Shares put on pounds 11bn as pound takes a beating in New York and Toky o
Friday 24 January 1997
But a survey showing service industries booming in the final quarter of last year as manufacturing struggled under the burden of the strong currency emphasised the dilemma over whether or not the Chancellor should raise interest rates.
The British Chambers of Commerce, like the CBI earlier this week, urged Mr Clarke against this. Commenting on its quarterly survey of business, the BCC deputy director general, Ian Peters, said: "It is important for the performance of manufacturers, and particularly the larger ones, that we don't risk snuffing out the manufacturing recovery by increasing interest rates at this stage."

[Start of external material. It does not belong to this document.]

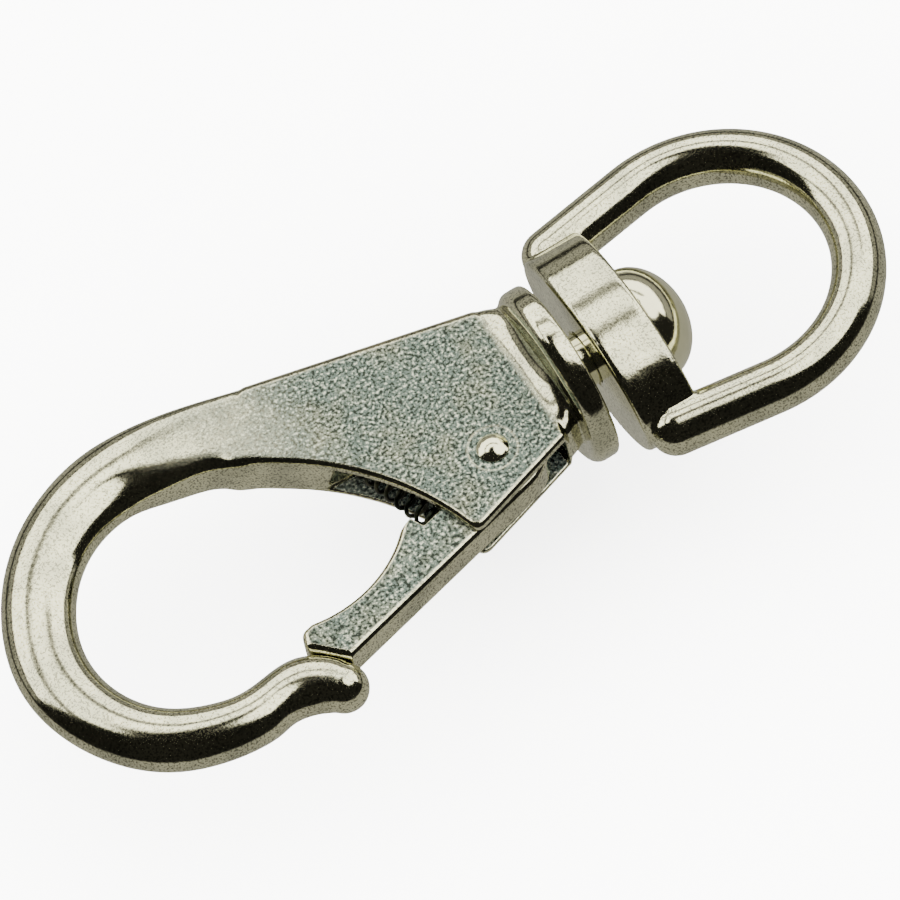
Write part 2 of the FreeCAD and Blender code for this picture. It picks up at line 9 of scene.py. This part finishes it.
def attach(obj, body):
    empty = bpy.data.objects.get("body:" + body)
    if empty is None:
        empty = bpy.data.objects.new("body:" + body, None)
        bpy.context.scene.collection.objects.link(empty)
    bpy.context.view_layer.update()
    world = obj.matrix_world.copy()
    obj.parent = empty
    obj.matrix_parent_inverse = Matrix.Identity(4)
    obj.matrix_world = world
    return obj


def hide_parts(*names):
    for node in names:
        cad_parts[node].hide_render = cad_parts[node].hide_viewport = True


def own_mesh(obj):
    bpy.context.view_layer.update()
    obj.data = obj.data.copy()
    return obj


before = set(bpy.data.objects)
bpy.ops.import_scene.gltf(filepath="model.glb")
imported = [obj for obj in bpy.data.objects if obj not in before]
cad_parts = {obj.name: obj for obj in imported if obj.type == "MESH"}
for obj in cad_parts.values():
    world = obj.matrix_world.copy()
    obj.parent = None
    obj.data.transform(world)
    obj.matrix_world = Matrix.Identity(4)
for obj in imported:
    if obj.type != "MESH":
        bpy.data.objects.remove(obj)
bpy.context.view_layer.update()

The pound fell sharply in New York and Tokyo overnight before settling during yesterday's trading in London. The finger of suspicion pointed at hedge funds run by speculators such as George Soros.
A spokesman for Mr Soros said his fund never commented on its investment policies, but traders said there had been widespread sales of sterling by big investors to take profits after the currency's strong gains.
Paul Meggyesi, an analyst at Deutsche Morgan Grenfell, said: "Sterling corrections, when they happen, are short and nasty. Once the dam breaks, the flows are huge."
The sterling index against other currencies closed 1.4 points lower at 95.8 yesterday. The pound lost nearly 5 pfennigs, falling to DM2.6685, and declined more than two cents to $1.6278. It closed half-a-cent lower at $1.6313 in New York. The FTSE 100 index gained more than 52 points to close at 4,271.5, aided by a buoyant start on Wall Street - although the Dow Jones Industrial Average finally ended down 94 at 6,755 - as the financial markets stuck to their assessment that Mr Clarke can avoid having to increase the cost of borrowing.
Big exporters were among the best performers as they stand to gain most from the drop in sterling.
Explaining his decision earlier this month to leave rates unchanged in the face of the Bank's advice, the Chancellor dwelt on the strong pound's impact on industry.
But analysts did not yet expect the setback to sterling to weaken the Chancellor's resistance to Bank of England advice in favour of higher base rates, although the Treasury had no comment. As one official remarked: "We don't talk about the pound on the way up, and we don't talk about it on the way down."
A survey of more than 8,600 companies showed that manufacturing orders fell in the final quarter of 1996 and output growth stalled. Although reported business confidence in the sector increased, firms reported planned cuts in investment and employment.
"The strong pound is becoming a serious issue for manufacturers," Mr Peters said. Of the big companies taking part in the survey, 95 per cent said the rise in sterling - of about 8 per cent between the summer and the end of last year - was hindering their business. The pound had climbed as much again between the new year and the start of this week.
On the other hand, the indicators for the service sector were at the highest since the survey began in 1989. Confidence, home and export orders, employment and investment all increased. Most significant in terms of inflationary pressures, service companies reported increased recruitment difficulties and expressed concern about rising pay awards.
"There are clear signs the service sector is overheating," said David Mackie, UK economist at investment bank JP Morgan. "This highlights the dilemma about interest rates.You can come out with whatever policy prescription you want to."
Following a series of weaker-than-expected economic statistics since the new year, many financial analysts had revised their view that strong growth would force Mr Clarke to follow up October's quarter-point rise in base rates with a second increase. The pound lost ground to the dollar as a result, but its exchange rate against other currencies did not catch up until yesterday.
"This was a fall waiting to happen," said Chris Turner, currency analyst at BZW.